(EXERCISE GOAL)
Quote exactly, and only, the lines from the one with "for (const [name, [x, y]]" down to the one with "bpy.data.objects.remove(obj)", both included.

----------------

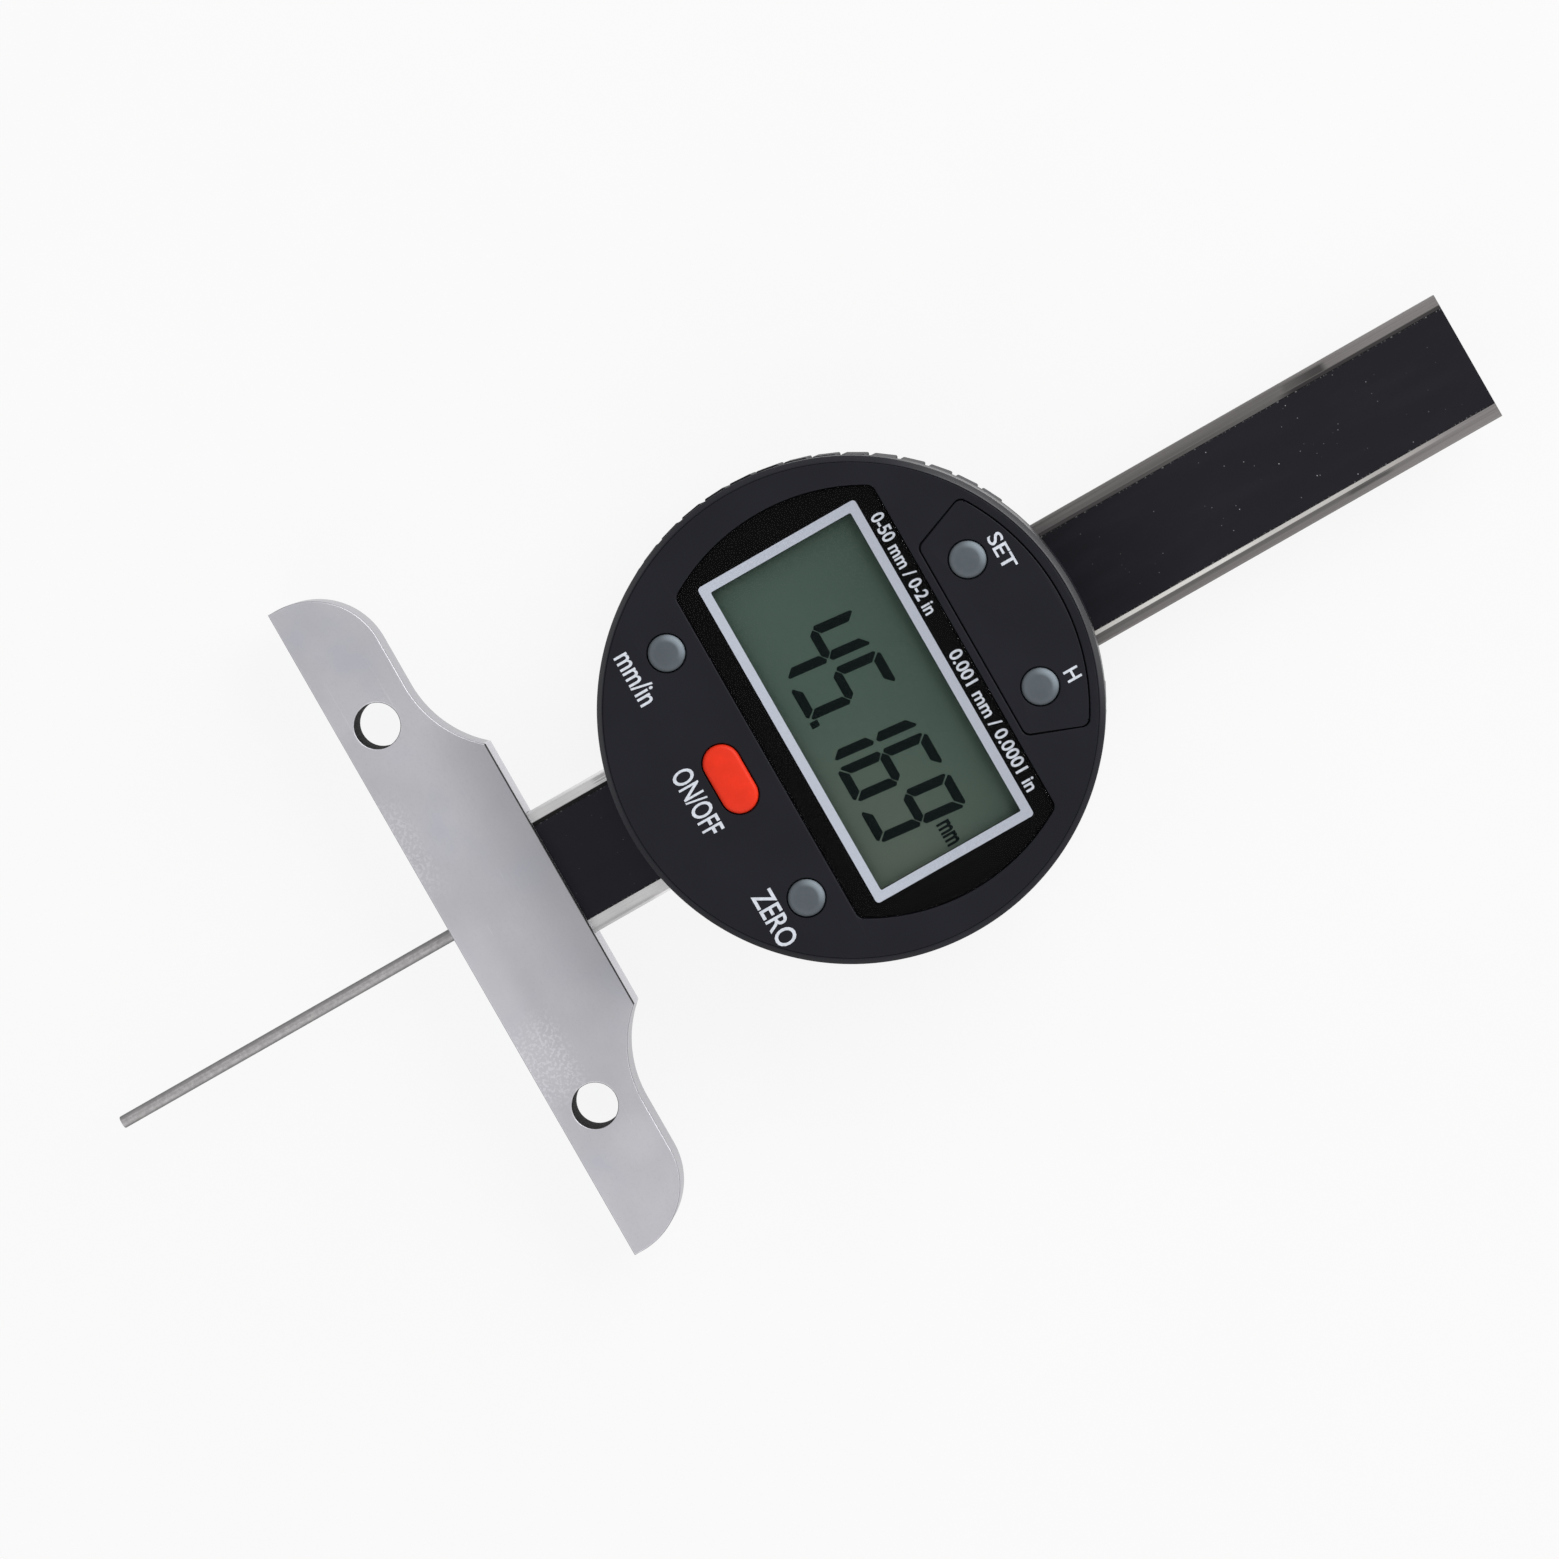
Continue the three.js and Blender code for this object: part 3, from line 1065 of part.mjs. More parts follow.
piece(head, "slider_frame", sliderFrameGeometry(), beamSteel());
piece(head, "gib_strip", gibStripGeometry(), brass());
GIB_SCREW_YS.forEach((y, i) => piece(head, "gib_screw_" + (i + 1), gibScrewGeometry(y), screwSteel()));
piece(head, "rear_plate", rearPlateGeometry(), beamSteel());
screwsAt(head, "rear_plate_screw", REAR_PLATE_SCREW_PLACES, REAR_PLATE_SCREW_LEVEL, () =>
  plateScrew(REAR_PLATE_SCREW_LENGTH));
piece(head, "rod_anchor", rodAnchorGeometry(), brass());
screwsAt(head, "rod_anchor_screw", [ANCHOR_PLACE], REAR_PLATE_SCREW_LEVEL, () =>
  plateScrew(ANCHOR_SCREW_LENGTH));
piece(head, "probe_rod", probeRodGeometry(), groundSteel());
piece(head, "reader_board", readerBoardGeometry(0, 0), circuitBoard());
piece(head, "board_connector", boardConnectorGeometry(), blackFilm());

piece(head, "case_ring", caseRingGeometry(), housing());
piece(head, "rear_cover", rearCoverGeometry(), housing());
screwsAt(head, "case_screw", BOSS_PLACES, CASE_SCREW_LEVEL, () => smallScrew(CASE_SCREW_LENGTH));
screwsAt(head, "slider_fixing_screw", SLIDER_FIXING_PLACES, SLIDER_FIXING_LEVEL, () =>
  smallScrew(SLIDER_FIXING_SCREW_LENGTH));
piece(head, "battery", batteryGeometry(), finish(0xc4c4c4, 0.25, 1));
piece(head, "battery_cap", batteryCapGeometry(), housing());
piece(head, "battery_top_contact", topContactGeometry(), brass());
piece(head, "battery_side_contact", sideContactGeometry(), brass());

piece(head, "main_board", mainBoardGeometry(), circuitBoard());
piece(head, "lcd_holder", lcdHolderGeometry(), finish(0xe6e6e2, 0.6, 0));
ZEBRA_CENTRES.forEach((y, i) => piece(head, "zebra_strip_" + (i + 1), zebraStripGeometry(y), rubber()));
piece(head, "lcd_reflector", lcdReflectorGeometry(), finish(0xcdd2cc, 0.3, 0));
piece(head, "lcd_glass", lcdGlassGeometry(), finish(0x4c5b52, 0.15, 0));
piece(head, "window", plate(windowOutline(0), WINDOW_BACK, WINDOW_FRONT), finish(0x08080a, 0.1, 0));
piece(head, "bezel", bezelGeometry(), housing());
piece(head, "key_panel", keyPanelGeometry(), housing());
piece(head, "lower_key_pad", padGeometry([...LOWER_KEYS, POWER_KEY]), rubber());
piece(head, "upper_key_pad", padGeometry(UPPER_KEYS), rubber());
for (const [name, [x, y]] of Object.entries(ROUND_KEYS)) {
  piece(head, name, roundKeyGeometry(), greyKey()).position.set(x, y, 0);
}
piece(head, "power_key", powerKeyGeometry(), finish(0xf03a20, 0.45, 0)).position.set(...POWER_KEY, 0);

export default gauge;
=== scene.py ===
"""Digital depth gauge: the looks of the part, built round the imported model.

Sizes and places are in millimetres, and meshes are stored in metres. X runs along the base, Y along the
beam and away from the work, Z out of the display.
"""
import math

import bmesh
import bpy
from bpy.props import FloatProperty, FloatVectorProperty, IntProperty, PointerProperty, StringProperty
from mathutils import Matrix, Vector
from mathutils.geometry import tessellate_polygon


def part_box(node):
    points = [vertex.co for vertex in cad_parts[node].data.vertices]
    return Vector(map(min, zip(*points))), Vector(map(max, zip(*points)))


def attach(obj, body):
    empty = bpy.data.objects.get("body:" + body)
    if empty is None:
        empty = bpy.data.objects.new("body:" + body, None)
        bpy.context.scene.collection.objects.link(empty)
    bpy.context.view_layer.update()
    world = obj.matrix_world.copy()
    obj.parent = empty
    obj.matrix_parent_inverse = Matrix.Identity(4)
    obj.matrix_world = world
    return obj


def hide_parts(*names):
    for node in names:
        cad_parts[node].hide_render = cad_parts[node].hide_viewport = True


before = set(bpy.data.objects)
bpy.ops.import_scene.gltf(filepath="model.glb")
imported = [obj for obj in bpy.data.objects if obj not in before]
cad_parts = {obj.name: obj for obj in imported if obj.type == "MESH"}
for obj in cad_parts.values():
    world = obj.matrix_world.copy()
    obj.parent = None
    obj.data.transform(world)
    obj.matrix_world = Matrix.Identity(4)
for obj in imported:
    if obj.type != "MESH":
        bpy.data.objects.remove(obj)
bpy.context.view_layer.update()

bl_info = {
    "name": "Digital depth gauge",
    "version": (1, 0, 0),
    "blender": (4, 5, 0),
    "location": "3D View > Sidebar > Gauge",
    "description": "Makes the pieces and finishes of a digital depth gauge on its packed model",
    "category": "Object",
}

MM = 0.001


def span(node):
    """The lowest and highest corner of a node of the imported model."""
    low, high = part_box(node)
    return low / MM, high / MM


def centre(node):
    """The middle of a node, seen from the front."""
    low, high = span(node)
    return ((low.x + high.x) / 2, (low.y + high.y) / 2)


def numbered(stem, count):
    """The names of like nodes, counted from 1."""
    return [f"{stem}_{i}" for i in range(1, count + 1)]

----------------

(FINISHED TASK)
for (const [name, [x, y]] of Object.entries(ROUND_KEYS)) {
  piece(head, name, roundKeyGeometry(), greyKey()).position.set(x, y, 0);
}
piece(head, "power_key", powerKeyGeometry(), finish(0xf03a20, 0.45, 0)).position.set(...POWER_KEY, 0);

export default gauge;
=== scene.py ===
"""Digital depth gauge: the looks of the part, built round the imported model.

Sizes and places are in millimetres, and meshes are stored in metres. X runs along the base, Y along the
beam and away from the work, Z out of the display.
"""
import math

import bmesh
import bpy
from bpy.props import FloatProperty, FloatVectorProperty, IntProperty, PointerProperty, StringProperty
from mathutils import Matrix, Vector
from mathutils.geometry import tessellate_polygon


def part_box(node):
    points = [vertex.co for vertex in cad_parts[node].data.vertices]
    return Vector(map(min, zip(*points))), Vector(map(max, zip(*points)))


def attach(obj, body):
    empty = bpy.data.objects.get("body:" + body)
    if empty is None:
        empty = bpy.data.objects.new("body:" + body, None)
        bpy.context.scene.collection.objects.link(empty)
    bpy.context.view_layer.update()
    world = obj.matrix_world.copy()
    obj.parent = empty
    obj.matrix_parent_inverse = Matrix.Identity(4)
    obj.matrix_world = world
    return obj


def hide_parts(*names):
    for node in names:
        cad_parts[node].hide_render = cad_parts[node].hide_viewport = True


before = set(bpy.data.objects)
bpy.ops.import_scene.gltf(filepath="model.glb")
imported = [obj for obj in bpy.data.objects if obj not in before]
cad_parts = {obj.name: obj for obj in imported if obj.type == "MESH"}
for obj in cad_parts.values():
    world = obj.matrix_world.copy()
    obj.parent = None
    obj.data.transform(world)
    obj.matrix_world = Matrix.Identity(4)
for obj in imported:
    if obj.type != "MESH":
        bpy.data.objects.remove(obj)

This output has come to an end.